If you have multiple student loans, consolidation may be a good idea, but there are some pitfalls. The benefits are immediate lower monthly payments, and you may even be able to lower your interest rates, but you will be paying over a longer period of time. Your options depend on the type of loan and who the lender is.
Federal Direct Consolidation Loan Program
If you have federal student loans, the Federal Direct Consolidation Loan Program offers several options to make repayment easier and the executive order signed by President Obama that will go into effect in 2012 will make repayment easier still. If you have multiple federal student loans, consolidating them and stretching out the payment plan will give you more affordable monthly payments. You can use this program even if you took federal loans through a private lender, but you can not consolidate federal loans with private loans.

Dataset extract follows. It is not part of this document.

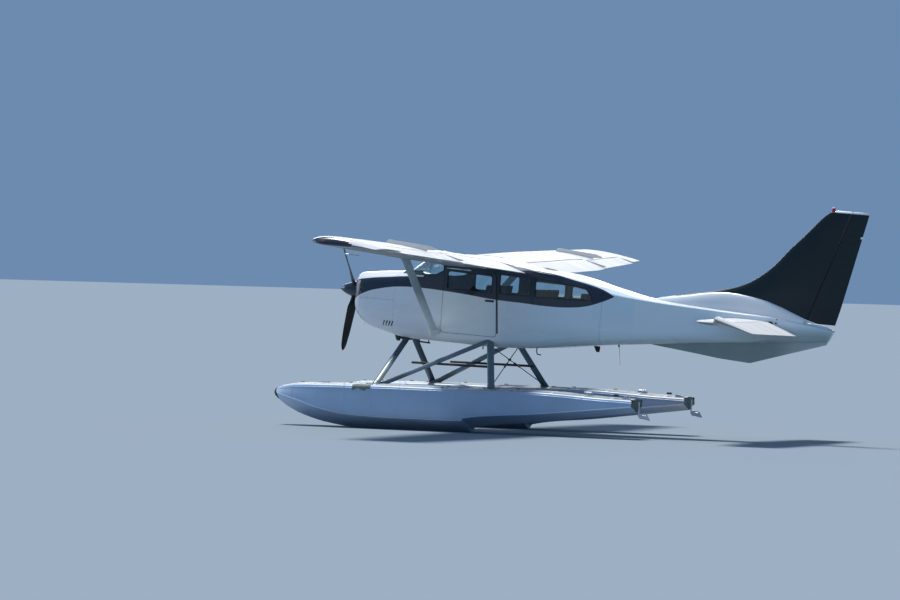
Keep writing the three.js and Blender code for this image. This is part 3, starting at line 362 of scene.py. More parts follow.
class Graph:
    """A material's node tree, with one short call for each kind of node."""

    def __init__(self, name):
        self.material = bpy.data.materials.new(name)
        self.material.use_nodes = True
        self.tree = self.material.node_tree
        self.shader = self.tree.nodes["Principled BSDF"]
        self.coords = self.node("ShaderNodeTexCoord").outputs["Object"]

    def node(self, kind, **settings):
        made = self.tree.nodes.new(kind)
        for key, value in settings.items():
            setattr(made, key, value)
        return made

    def feed(self, socket, value):
        if isinstance(value, bpy.types.NodeSocket):
            self.tree.links.new(value, socket)
        else:
            socket.default_value = value

    def math(self, operation, a, b):
        made = self.node("ShaderNodeMath", operation=operation)
        self.feed(made.inputs[0], a)
        self.feed(made.inputs[1], b)
        return made.outputs[0]

    def product(self, value, *factors):
        for factor in factors:
            value = self.math("MULTIPLY", value, factor)
        return value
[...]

Consolidating federal student loans can be a smart financial move. Newly minted guidelines allow loan forgiveness for people who pay student loans for 20 years. By consolidating your loans and stretching one amount to 30 years, you may be eligible to walk away from 10 years worth of payments…a small mountain of debt.
How to Consolidate Your Federal Student Loans
Go to the website: loanconsolidation.ed.gov. You’ll find a wealth of information, including what to expect, the current interest rates, and what information you need before you apply. There’s an online application and an option to add more loans to an existing consolidation loan.

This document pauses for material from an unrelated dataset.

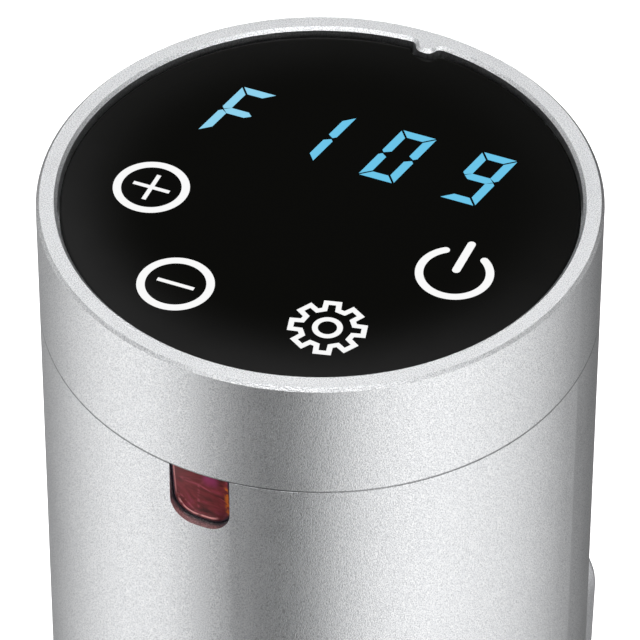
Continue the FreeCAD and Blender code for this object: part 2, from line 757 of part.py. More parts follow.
# ---- wet side
def make_heater_coil():
    # a round rod: down from the bulkhead, once round the coil from top to base, in and up again
    slope, top_bend, in_bend, up_bend, outer, inner = leg_spots()
    radius, wire, pitch = val("coil_radius"), val("coil_rod"), val("coil_pitch")
    turns, base = val("coil_turns"), val("coil_base")
    leg_top = val("body_base") + 8
    up, out = V(0, 0, 1), V(1, 0, 0)
    along = V(0, math.cos(slope), math.sin(slope))
    windings = coil(radius, wire, pitch, turns)
    windings.translate(V(0, 0, base))
    high = V(radius, 0, base + pitch * turns)
    rise = elbow(high, along, V(0, -math.sin(slope), math.cos(slope)), top_bend, 90 - math.degrees(slope), wire)
    outer_foot = V(outer.x, outer.y, high.z + top_bend * math.cos(slope))
    low = V(radius, 0, base)
    inward = elbow(low, -along, -out, in_bend, 90, wire)
    turn_up = low - out * in_bend - along * in_bend
    upward = elbow(turn_up, -out, up, up_bend, 90, wire)
    inner_foot = turn_up - out * up_bend + up * up_bend
    legs = [bar(foot, up, leg_top - foot.z, wire) for foot in (outer_foot, inner_foot)]
    shaped("heater_coil", windings.fuse([rise, inward, upward] + legs))


def make_temperature_probe():
    body = new_body("temperature_probe")
    x, y = probe_spots["temperature_probe"][0]
    foot = "coil_base + 24"
    rod(body, "sheath", (x, y, foot), "2", "body_base + 6 - (" + foot + ")")
    dress(body, "Fillet", "tip", "1.9", lambda e, c: abs(c.z - val(foot)) < 1e-3)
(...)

Income-Based Repayment (IBR) Plan
Most federal student consolidation loans are eligible for the IBR plan implemented by President Obama. The plan bases your monthly repayment plan on your income. This is done by making the maximum monthly payment no more than 15% of your discretionary income. Discretionary income is defined as the difference between Adjusted Gross Income and 150% of the poverty level guideline for the size of your family in the state where you live. PLUS loans are not eligible for the IBR plan.
Things to Consider
- Federal student loans have fixed rates, which can be an advantage over private loans in some cases and a disadvantage in others. You may get lower initial rates with a private loan, but wind up paying more because the rate is variable.
- By consolidating your loans, you may stretch your payments out over a longer period of time, which lowers your payments and gives you ten additional years to pay, and that means a lot more money over the long run.
- before you sign, check the interest rate and know if there are consolidation fees or late fees. Know the terms of the contract.
If you can’t pay your student loan bills, it’s important to know that they will not go away and you cannot discharge them with a bankruptcy. What’s more, they can garnish your wages. But they are highly motivated to work with you and will do all they can to make your payment easier.